Copy verbatim the material from its first line to the line that holds "# The lever bracket.", including that line.

>>>

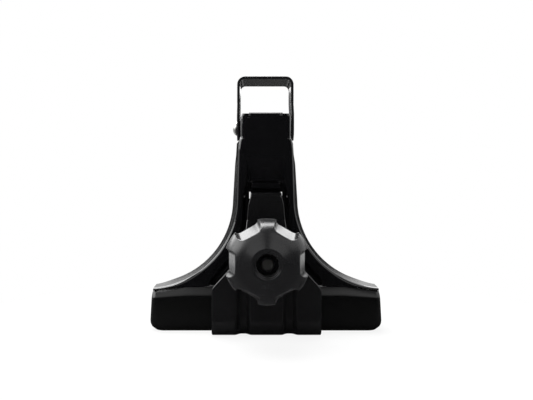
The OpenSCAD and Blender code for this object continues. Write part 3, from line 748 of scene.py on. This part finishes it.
def shoe_plug(s, side):
    """The block that fills one wing, its top following the sweep's inner side. It ends
    short of the tip, starts sunk in the shoe and stays shy of the flange's back edge."""
    x0 = s.clamp_w / 2 + s.recess_margin + s.sheet + s.gap
    short, sunk, shy = 13, 4, 4
    x1 = s.tip_x - short
    reach = s.sweep_r + s.sheet + 2 * s.gap
    x = np.linspace(x0, x1, 20)
    arc = np.stack([x, s.sweep_cz - np.sqrt(reach**2 - (s.sweep_cx - x) ** 2)], axis=-1)
    foot = s.shoe_h - sunk
    outline = np.concatenate([[[x1, foot], [x0, foot]], arc]) * [side, 1]
    low = s.web_back + s.gap
    return prism(outline, low, low + s.flange_d - s.sheet - shy, 1)


class FOOT_OT_shoe(bpy.types.Operator):
    """Moulds the shoe that stands in the gutter"""

    bl_idname = "foot.shoe"
    bl_label = "Gutter shoe"

    def execute(self, context):
        s, look = layout(), context.scene.foot_finishes
        piece = mesh_of("shoe_moulding", [shoe_skin(s), shoe_plug(s, 1), shoe_plug(s, -1)])
        finish = moulding("shoe_black_moulding", look.shoe_black, look.shoe_gloss, 1500, 0.00001)
        settle(piece, finish, "foot", "black_moulding", "gutter_shoe")
        return {"FINISHED"}


# The lever bracket.


def bracket_half(s, z):
    """Half the bracket's width at a height, with its corners rounded."""
    heights = [s.shoulder_z, s.waist_z, s.bolt_z + 12,
               s.tongue_z - 15, s.tongue_z - 8, s.tongue_z - 3]
    half = s.tongue_w / 2
    halves = [s.clamp_w / 2, s.waist_half, half + 3.2, half + 1.9, half + 1.3, half]
    return blurred(lambda at: np.interp(at, heights, halves), 1.5, z)


def bracket_skin(s):
    """The pressed lever: a plate carried from the lip behind the slot, over the tongue and
    the joggle, down the face and round the hook. Two grooves are pressed into the face."""
    half_t, inner_r, edge_r = s.plate / 2, 1.2, 0.8
    lip_up, tongue_len, wall_run, bend = 3.5, 18, 2.8, 1.1
    lip_y = s.floor_back + 2 * s.gap + half_t
    path, normal = rounded_path(
        [[lip_y, s.tongue_z + lip_up], [lip_y, s.tongue_z - half_t],
         [s.tongue_y + half_t, s.tongue_z - half_t], [s.tongue_y + half_t, s.tongue_z - tongue_len],
         [s.clamp_y + half_t, s.joggle_foot], [s.clamp_y + half_t, half_t],
         [s.clamp_y + s.hook_reach, half_t]], half_t + inner_r, 1.1)
    y, z = path[:, :1], path[:, 1:]
    half = bracket_half(s, path[:, 1])
    hook_foot = s.clamp_y + s.plate + inner_r
    along_hook = (y - hook_foot) / (s.clamp_y + s.hook_reach - hook_foot)
    fade = ease((s.joggle_foot - z) / 9) * (1 - np.clip(along_hook, 0, 1))

    def push(x):
        inside = (s.groove_w / 2 - np.abs(np.abs(x) - s.groove_x)) * s.groove_depth / wall_run
        return soft_max(soft_min(inside, s.groove_depth, bend), 0.0, bend) * fade

    w, near, far = s.clamp_w / 2, s.groove_x - 6, s.groove_x + 6
    columns = steps(-w, 6, -far, 32, -near, 8, near, 32, far, 6, w)
    path, normal = np.insert(path, 0, 0, axis=1), np.insert(normal, 0, 0, axis=1)
    rings = plate_rings(path, -normal, (1, 0, 0), -half, half, s.plate, edge_r, columns, push)
    return tube(rings)


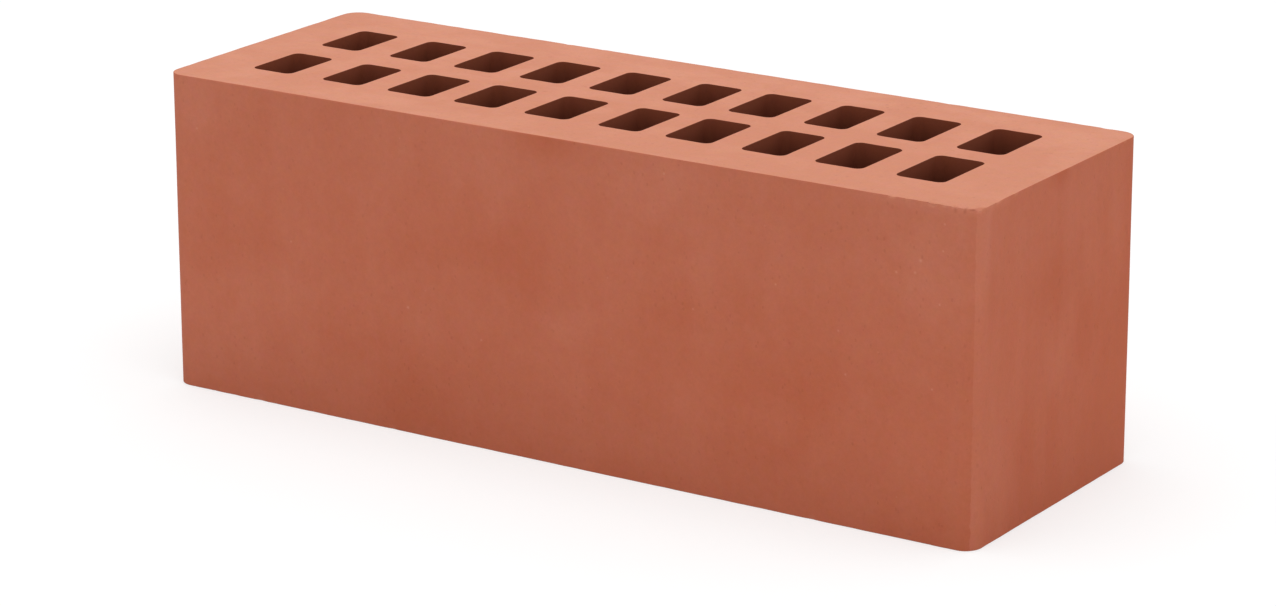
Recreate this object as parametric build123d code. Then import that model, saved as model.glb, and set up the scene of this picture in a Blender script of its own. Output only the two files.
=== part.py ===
from build123d import *
import os

# A perforated facing brick: one piece of fired clay, pushed through a die and cut off with a wire.
#
# Millimetres. X runs along the stretcher face, Y from the stretcher face to the back, and Z is up, the way
# that the clay left the die. The origin is the middle of the lower bed, the face that the brick stands on.

# The fired brick. The die rounds its upright corners, and the wire leaves the beds' arrises nearly sharp.
LENGTH = 250.0
WIDTH = 85.0
HEIGHT = 88.0
CORNER_RADIUS = 5.0
ARRIS_RADIUS = 0.5

# The cores, which go right through from bed to bed, in columns along X and rows along Y.
CORE_WIDTH = 13.8
CORE_LENGTH = 21.2
CORE_RADIUS = 2.0

# The clay round the cores: between two columns, between two rows, and the least at an end and at a face.
# A longer or wider brick gets more cores of the same size.
CROSS_WEB = 8.4
SPINE_WEB = 9.2
LEAST_END_SHELL = 16.0
LEAST_FACE_SHELL = 15.0

# How this die's cores stand off an even grid: all of them along X, and each column by its own amount.
GRID_SHIFT = -1.9
COLUMN_DRIFT = (-0.2, 0.7, 0.4, -0.2, 0.0, 0.4, -0.8, -0.6, -0.7, 0.5)

# Some columns come from narrower core pins. Towards +X the rows lean back and the cores grow longer.
NARROW_COLUMNS = (0, 1, 5, 7)
NARROWING = 1.0
ROW_LEAN = 1.5
CORE_GROWTH = 2.3

BRICK_NODE = "facing_brick"


def count_that_fits(overall, shell, core, web):
    """How many cores go side by side between two shells, with a web between each pair."""
    return int((overall - 2 * shell + web) // (core + web))


COLUMNS = count_that_fits(LENGTH, LEAST_END_SHELL, CORE_WIDTH, CROSS_WEB)
ROWS = count_that_fits(WIDTH, LEAST_FACE_SHELL, CORE_LENGTH, SPINE_WEB)


def along(column):
    """Where a column lies in the grid, from -0.5 for the first one to 0.5 for the last."""
    return column / max(COLUMNS - 1, 1) - 0.5


def core_size(column):
    """A core's size along X and along Y."""
    width = CORE_WIDTH
    if column in NARROW_COLUMNS:
        width -= NARROWING
    return width, CORE_LENGTH + CORE_GROWTH * along(column)


def core_centre(column, row):
    """The middle of a core in plan."""
    drift = COLUMN_DRIFT[column % len(COLUMN_DRIFT)]
    x = (CORE_WIDTH + CROSS_WEB) * (column - (COLUMNS - 1) / 2) + GRID_SHIFT + drift
    y = (CORE_LENGTH + SPINE_WEB) * (row - (ROWS - 1) / 2) + ROW_LEAN * along(column)
    return x, y


def core_section(column, row):
    """One core as the die's pin shapes it."""
    return Pos(*core_centre(column, row)) * RectangleRounded(*core_size(column), CORE_RADIUS)


def die_section():
    """The section of the clay column as it leaves the die: the rounded outline, less every core."""
    cores = [core_section(column, row) for row in range(ROWS) for column in range(COLUMNS)]
    return RectangleRounded(LENGTH, WIDTH, CORNER_RADIUS) - cores


def facing_brick():
    """A slice of the clay column between two wire cuts, with the outer arris of each cut worn."""
    brick = extrude(die_section(), HEIGHT)
    beds = brick.faces().filter_by(Axis.Z)
    arrises = [edge for bed in beds for edge in bed.outer_wire().edges()]
    return fillet(arrises, ARRIS_RADIUS)


def main():
    os.makedirs("parts", exist_ok=True)
    brick = facing_brick()
    brick.label = BRICK_NODE
    export_step(brick, f"parts/{BRICK_NODE}.step")
    size = brick.bounding_box().size
    print(f"{BRICK_NODE}: {size.X:.1f} x {size.Y:.1f} x {size.Z:.1f} mm, {COLUMNS * ROWS} cores")


main()
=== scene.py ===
from itertools import product

import bpy
import numpy as np
from bpy.props import FloatProperty, FloatVectorProperty, IntProperty, PointerProperty
from bpy.types import Operator, Panel, PropertyGroup
from mathutils import Matrix, Vector


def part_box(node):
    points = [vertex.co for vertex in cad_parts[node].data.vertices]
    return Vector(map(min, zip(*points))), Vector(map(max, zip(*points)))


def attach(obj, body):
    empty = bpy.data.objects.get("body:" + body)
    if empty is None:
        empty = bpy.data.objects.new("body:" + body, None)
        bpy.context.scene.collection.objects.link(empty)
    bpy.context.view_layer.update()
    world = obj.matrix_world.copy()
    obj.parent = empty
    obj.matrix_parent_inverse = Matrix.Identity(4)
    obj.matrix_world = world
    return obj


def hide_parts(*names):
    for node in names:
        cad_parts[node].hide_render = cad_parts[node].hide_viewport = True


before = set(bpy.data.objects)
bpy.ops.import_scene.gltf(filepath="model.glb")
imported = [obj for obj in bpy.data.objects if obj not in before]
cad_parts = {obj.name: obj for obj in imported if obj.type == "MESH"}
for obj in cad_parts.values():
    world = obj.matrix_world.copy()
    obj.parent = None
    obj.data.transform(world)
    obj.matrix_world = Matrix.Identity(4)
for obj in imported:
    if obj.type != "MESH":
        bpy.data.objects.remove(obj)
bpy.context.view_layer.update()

bl_info = {
    "name": "Perforated Facing Brick",
    "version": (1, 0, 0),
    "blender": (4, 5, 0),
    "location": "3D View > Sidebar > Brick",
    "description": "A fired clay facing brick with its cores and wire-cut beds, on a studio floor",
    "category": "Add Mesh",
}

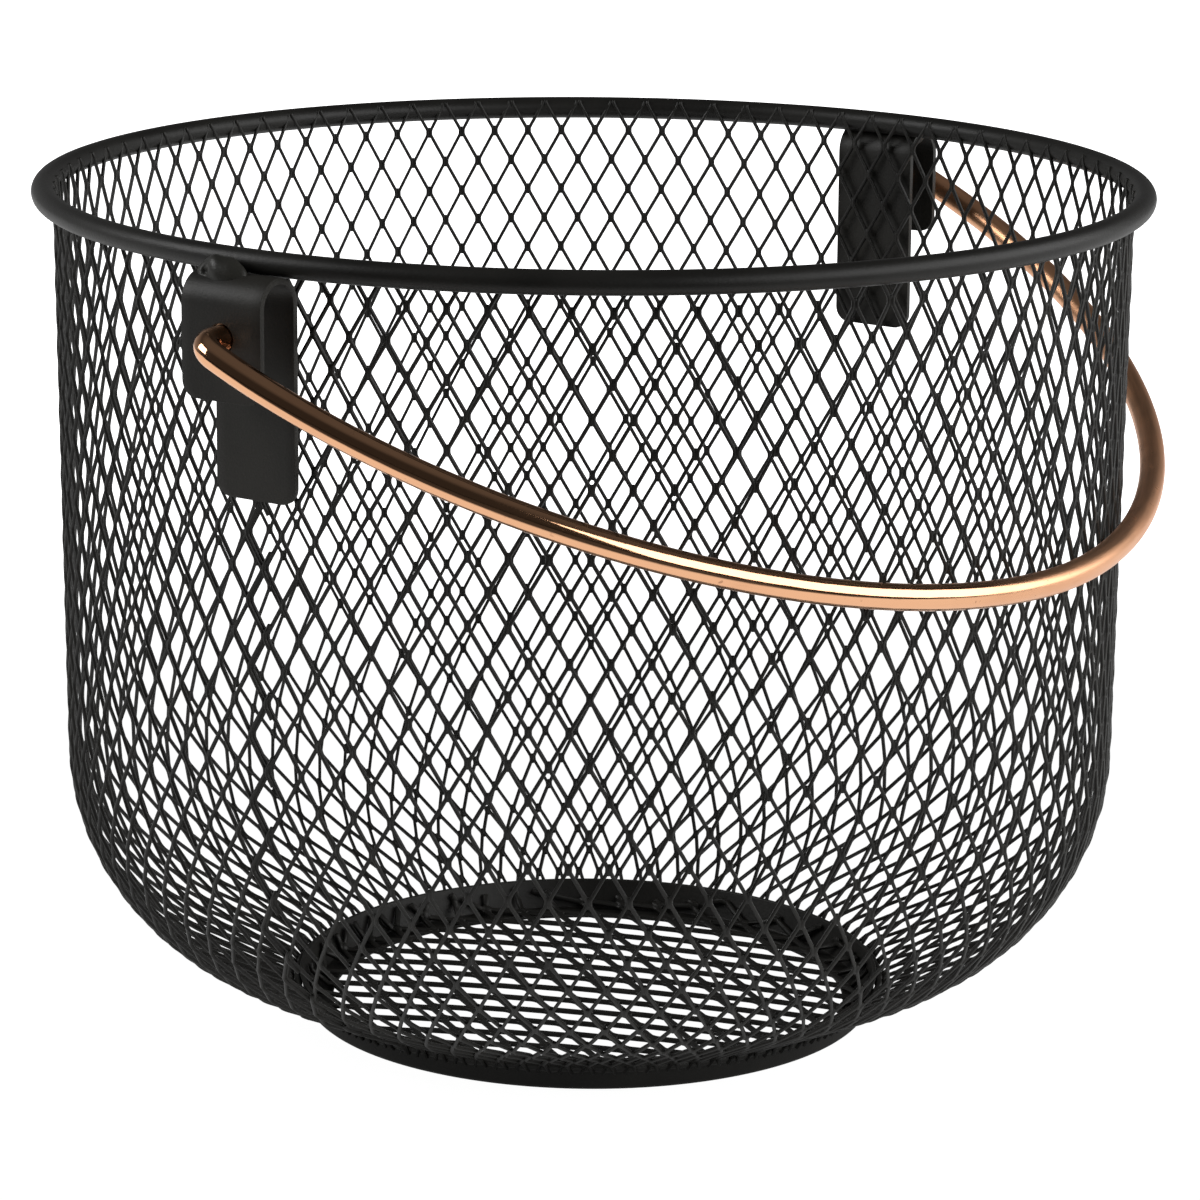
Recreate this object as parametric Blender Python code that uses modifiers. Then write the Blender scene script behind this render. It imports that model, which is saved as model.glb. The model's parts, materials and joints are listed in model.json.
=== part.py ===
"""Round metal basket: an expanded-metal wall and floor on a rim wire and a base ring, with a swinging handle.

The frame: +Z up, the table at z = 0, and the handle's pivot line along X. The handle rests towards -Y.
"""
import math

import bmesh
import bpy
import numpy as np

# Rim wire: a round hoop round the mouth
RIM_RADIUS = 0.1175
RIM_HEIGHT = 0.1826
RIM_WIRE_RADIUS = 0.0025

# Wall: one sheet of expanded metal, rolled into a tube and drawn in at the bottom
WALL_TUCK = 0.0018
WALL_TAPER = 0.0012
CORNER_RADIUS = 0.0513
DISH_ANGLE = math.radians(25.0)
WALL_STRAND = 0.0016
WALL_CELL_WIDTH = 0.0171
WALL_CELL_LENGTH = 0.0286
RING_SHOWING = 0.0046

# Base ring: an upright band outside and a flat flange inside, pressed from one sheet
RING_FOOT_RADIUS = 0.0627
RING_FLARE = 0.0016
RING_HEIGHT = 0.0075
RING_FLANGE = 0.0059
RING_SHEET = 0.0010

# Floor: a flat disc of expanded metal that lies on the ring's flange
FLOOR_STRAND = 0.0011
FLOOR_CELL_WIDTH = 0.0082
FLOOR_CELL_LENGTH = 0.0140
FLOOR_TURN = math.radians(4.0)

# Brackets: straps bent into an upside-down U, the long leg against the wall
STRAP_WIDTH = 0.0195
STRAP_SHEET = 0.0013
BRACKET_DEPTH = 0.0118
LONG_LEG_DROP = 0.0479
SHORT_LEG_DROP = 0.0263
STRAP_CORNER = 0.0035
PIVOT_DROP = 0.0138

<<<

◆ **Result for this exercise**:
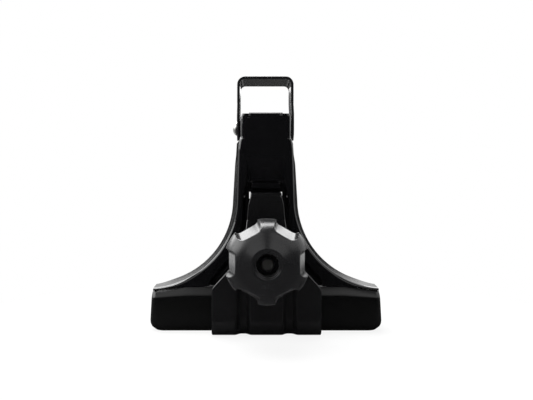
The OpenSCAD and Blender code for this object continues. Write part 3, from line 748 of scene.py on. This part finishes it.
def shoe_plug(s, side):
    """The block that fills one wing, its top following the sweep's inner side. It ends
    short of the tip, starts sunk in the shoe and stays shy of the flange's back edge."""
    x0 = s.clamp_w / 2 + s.recess_margin + s.sheet + s.gap
    short, sunk, shy = 13, 4, 4
    x1 = s.tip_x - short
    reach = s.sweep_r + s.sheet + 2 * s.gap
    x = np.linspace(x0, x1, 20)
    arc = np.stack([x, s.sweep_cz - np.sqrt(reach**2 - (s.sweep_cx - x) ** 2)], axis=-1)
    foot = s.shoe_h - sunk
    outline = np.concatenate([[[x1, foot], [x0, foot]], arc]) * [side, 1]
    low = s.web_back + s.gap
    return prism(outline, low, low + s.flange_d - s.sheet - shy, 1)


class FOOT_OT_shoe(bpy.types.Operator):
    """Moulds the shoe that stands in the gutter"""

    bl_idname = "foot.shoe"
    bl_label = "Gutter shoe"

    def execute(self, context):
        s, look = layout(), context.scene.foot_finishes
        piece = mesh_of("shoe_moulding", [shoe_skin(s), shoe_plug(s, 1), shoe_plug(s, -1)])
        finish = moulding("shoe_black_moulding", look.shoe_black, look.shoe_gloss, 1500, 0.00001)
        settle(piece, finish, "foot", "black_moulding", "gutter_shoe")
        return {"FINISHED"}


# The lever bracket.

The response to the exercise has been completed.